Então, meu caro companheiro e vizinho residente de CEU, você
precisa conhecer os seus direitos. Assistência estudantil não é só casa e
comida (e por vezes, roupa lavada). O Decreto Nº 7.234, de 19 de julho de 2010,
que dispõe sobre o PNAES – Programa Nacional de Assistência Estudantil, se
apresenta com objetivos como “minimizar os efeitos das desigualdades sociais e
regionais na permanência e conclusão da educação superior” e também “contribuir
para a promoção da inclusão social pela educação.” Ou seja, meu companheiro de
assistência estudantil, você pode requisitar a verba do PNAES da sua IFES pra
financiar aquele trabalho que tu queria apresentar lá naquele congresso no
Oiapoque ou no Chuí. Claro que vai depender se seus argumentos forem
convincentes, o trabalho digno e ainda houver sobra dessa grana do PNAES na sua
universidade.
E além disso, se você está de férias, mas não tem dinheiro
pra viajar e nem se hospedar por aí, muitos eventos estudantis acontecem em feriados
prolongados e nas férias (e se você participa de algum durante o período de
aulas, com certificado na mão tu pode solicitar abono ou justificar as faltas).

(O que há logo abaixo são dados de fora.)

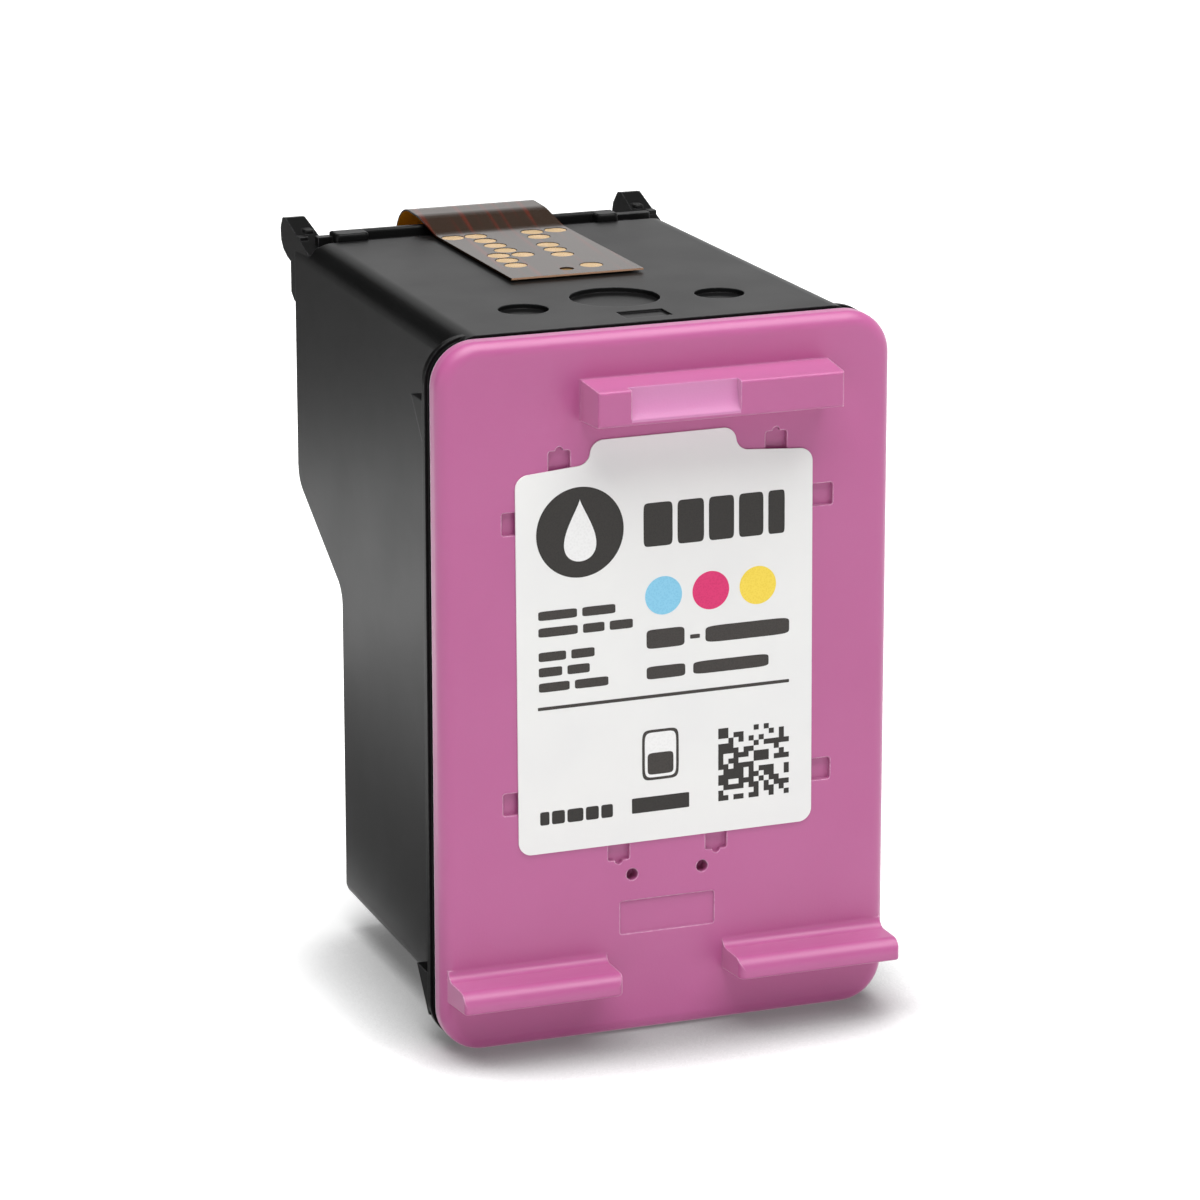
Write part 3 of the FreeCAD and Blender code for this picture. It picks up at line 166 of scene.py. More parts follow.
def buildFloor():
    # white paper on a light table, lifted to a clean white where it is seen, with the object's own shadow kept. Where
    # it is seen it also gets a painted contact shadow beside what stands on it, counted along a normal that leans
    # back, so that most of it lies in front
    floor = {"halfSize": 3.0, "albedo": "#B8B8B8", "glow": 0.34, "contact": 14 * mm,
             "paintedShadowTones": [(0.4, 0.2), (0.78, 0.58), (0.93, 1.0)], "lean": (-0.05, 0.4, 0.91),
             "lift": (0.06, 0.95), "near": 0.3, "far": 1.2}
    material, tree = newMaterial("whiteSweepPaper")
    grain = addNode(tree, "ShaderNodeTexNoise", {"Scale": 1 / (2 * mm), "Detail": 2.0})
    bump = addNode(tree, "ShaderNodeBump", {"Height": grain.outputs["Fac"], "Strength": 0.05, "Distance": 0.01 * mm})
    paper = addNode(tree, "ShaderNodeBsdfDiffuse", {"Color": toLinear(floor["albedo"]),
                                                    "Normal": bump.outputs[0]})
    leaning = addNode(tree, "ShaderNodeCombineXYZ", dict(enumerate(floor["lean"])))
    hidden = addNode(tree, "ShaderNodeAmbientOcclusion", {"Distance": floor["contact"], "Normal": leaning.outputs[0]},
                     samples=8)
    # painted contact shadow: the seen colour darkens with the occlusion beside the object
    shade = setStops(addNode(tree, "ShaderNodeValToRGB", {"Fac": hidden.outputs["AO"]}), floor["paintedShadowTones"])
    paintedShadowPaper = addNode(tree, "ShaderNodeBsdfDiffuse", {"Color": shade})
    where = addNode(tree, "ShaderNodeTexCoord")
    away = addNode(tree, "ShaderNodeVectorMath", {0: where.outputs["Object"]}, operation="LENGTH")
    lift = addNode(tree, "ShaderNodeMapRange", {0: away.outputs["Value"], 1: floor["near"], 2: floor["far"],
                                                3: floor["lift"][0], 4: floor["lift"][1]})
    # the seen glow is darkened by the same painted contact shadow
    through = addNode(tree, "ShaderNodeMath", {0: shade, 1: floor["glow"], 2: lift.outputs[0]},
                      operation="MULTIPLY_ADD")
    glow = addNode(tree, "ShaderNodeEmission", {"Strength": through.outputs[0]})
    lifted = addNode(tree, "ShaderNodeAddShader", {0: paintedShadowPaper.outputs[0], 1: glow.outputs[0]})
    under = addNode(tree, "ShaderNodeEmission", {"Strength": floor["glow"]})
    table = addNode(tree, "ShaderNodeAddShader", {0: paper.outputs[0], 1: under.outputs[0]})
    mixed = addNode(tree, "ShaderNodeMixShader", {0: seenRays(tree), 1: table.outputs[0], 2: lifted.outputs[0]})
    finishMaterial(tree, mixed)
    h = floor["halfSize"]
    mesh = bpy.data.meshes.new("floor")
    mesh.from_pydata([(-h, -h, 0), (h, -h, 0), (h, h, 0), (-h, h, 0)], [], [(0, 1, 2, 3)])
    mesh.materials.append(material)
    sheet = bpy.data.objects.new("floor", mesh)
    bpy.context.scene.collection.objects.link(sheet)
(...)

Além de tentar carona, seja na estrada (recomendo sempre!), seja com ônibus de
universidades vizinhas, sempre rola a hospedagem solidária nas Casas de Estudantes.
Mas se liguem! Não é pra qualquer um! Pode até ser que você chegue do nada numa
CEU e peça hospedagem por uns dias e consiga. Mas é muito mais fácil se você,
como residente de CEU, participa do
Movimento de Casas de Estudantes, e luta por melhores condições de moradia e de
assistência estudantil. A militância te permite conhecer companheiros de Casas
de vários lugares do país, o que pode te ajudar seja pra uma hospedagem durante
um congresso, durante um período de provas, ou mesmo nas férias.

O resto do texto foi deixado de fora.